Elite corporate affairs directors earn in excess of £750,000 Article icon


Ten per cent of corporate affairs directors working for a FTSE company, typically leading teams of up to 500 people, earn a remuneration package in excess of £750,000 per annum while a further 40 per cent earn between £500,000 and £750,000, a new report has claimed.

Unsurprisingly, perhaps, those working for FTSE 100 companies are generally more highly rewarded than counterparts working for businesses listed on the FTSE 250 with long-term incentive plans, linked to share performance, an important aspect of remuneration.

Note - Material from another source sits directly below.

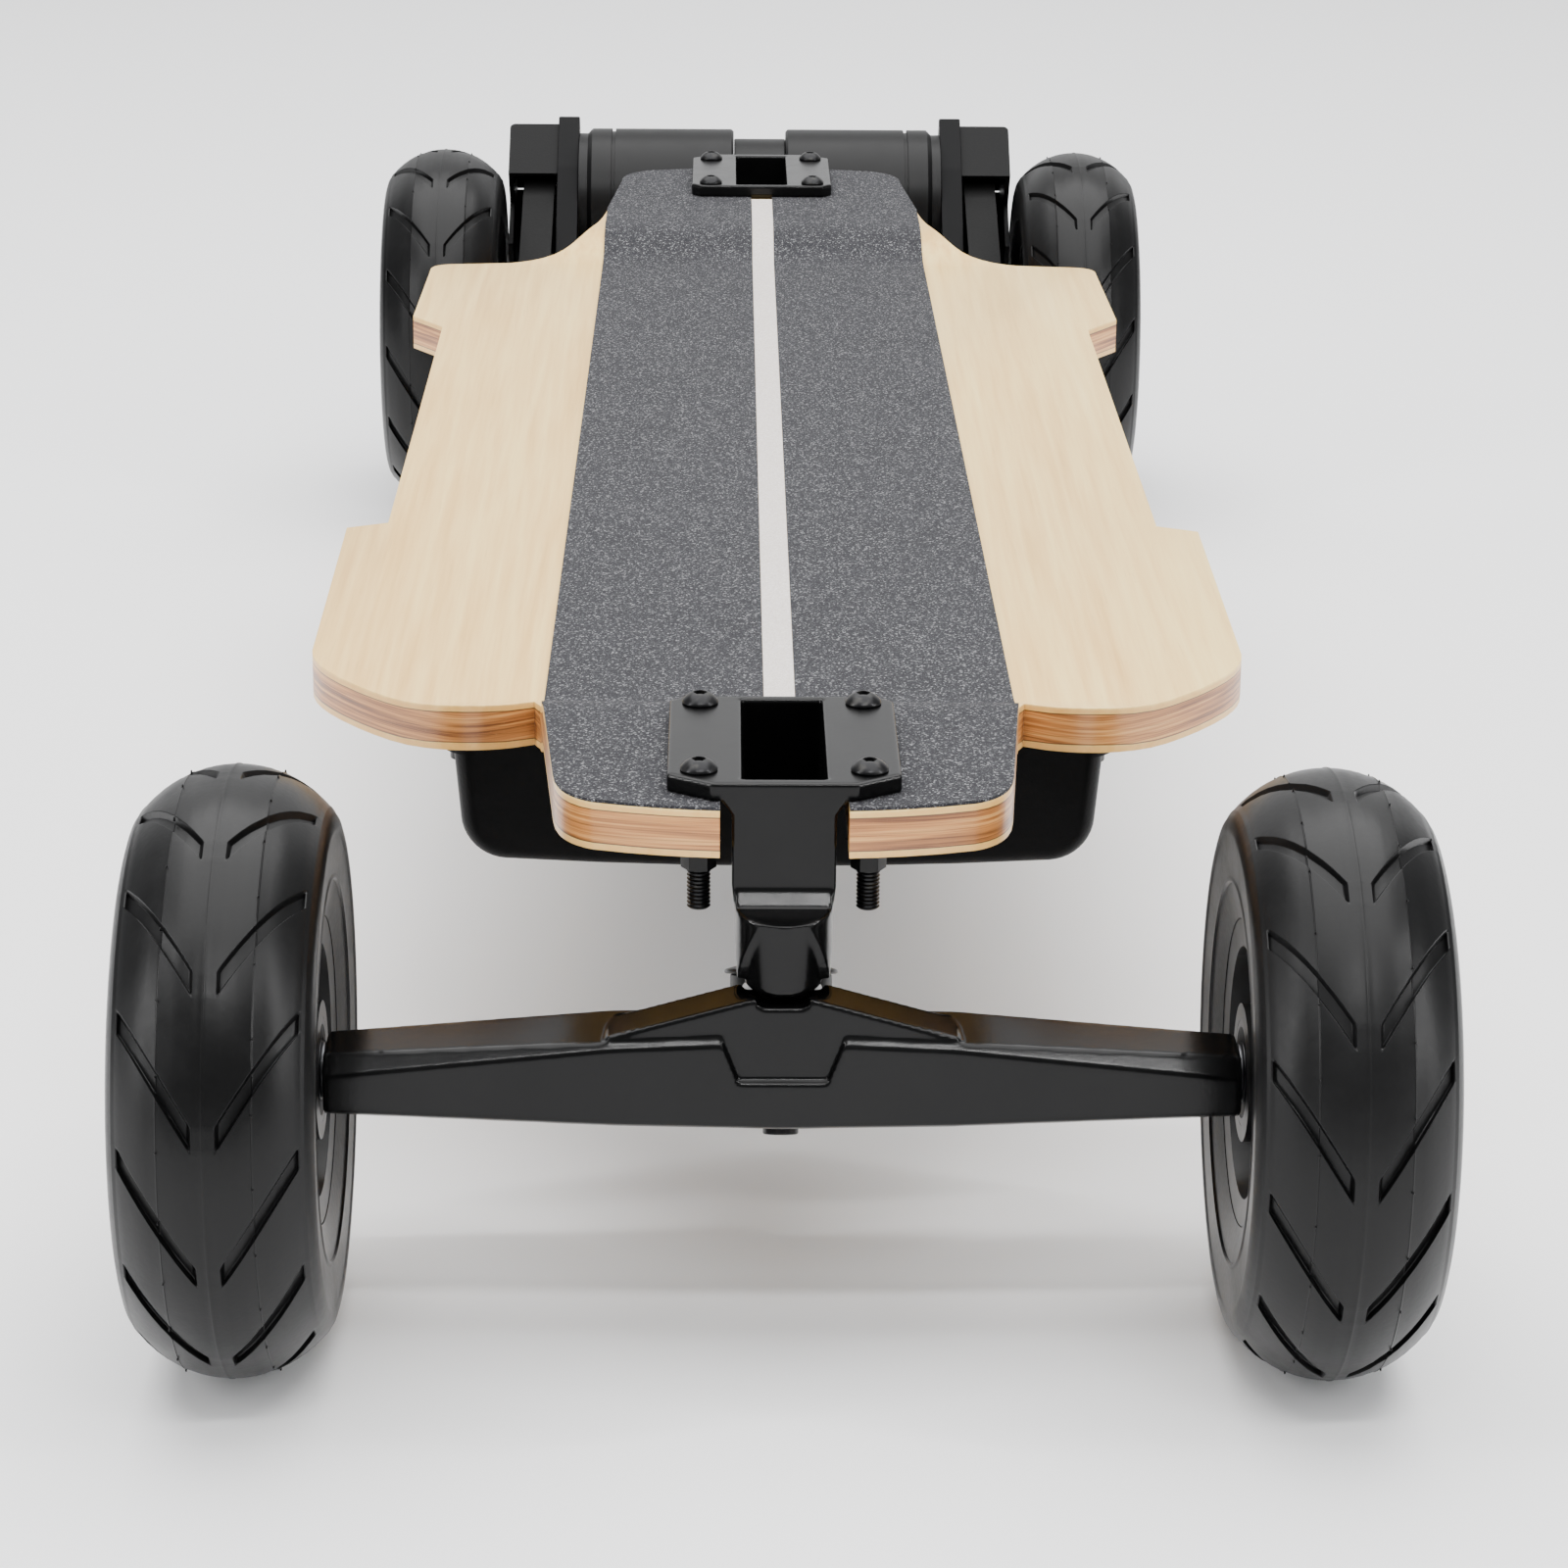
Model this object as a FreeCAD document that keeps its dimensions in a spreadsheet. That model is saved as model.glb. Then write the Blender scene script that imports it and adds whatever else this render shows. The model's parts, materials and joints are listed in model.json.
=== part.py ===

Corporate affairs: redefining the role, releasing the potential, a report authored by Hannah Peech, who leads the corporate affairs practice at Odgers Berndtson, found that just 53 per cent of those surveyed sit on the executive committee.  ‘For some this is a clear frustration,’ she said. ‘They believe it is of critical importance to be ‘around the table’ from an information-sharing perspective.’

Others are more sanguine, believing that their relationship with the chief executive or chief financial officer is of more importance, and that sitting on the executive committee may actually take up more time than it is worth.  Overwhelmingly, however, corporate affairs directors believe it is vital that they are consulted on business strategy.

Where corporate affairs report directly into the chief executive, they are likely to have larger teams ‘signifying the importance of buy in from the top for investment into the function’. The largest teams exist in those businesses which are most heavily regulated – although this is not always the case. One FTSE 100 financial services company employed more than 500 people in communications, while another had just five. The average size is around 80, according to the report, and where the teams tend to be smaller IR sits with the chief financial officer while employee engagement is the domain of HR.

On average, corporate affairs directors spend around 18 per cent of their time with their chief executives, although some dedicate more than a third (35 per cent) to their boss. Company chairmen are also demanding time with their corporate affairs directors, who are spending as much as one in four hours with this non-executive director.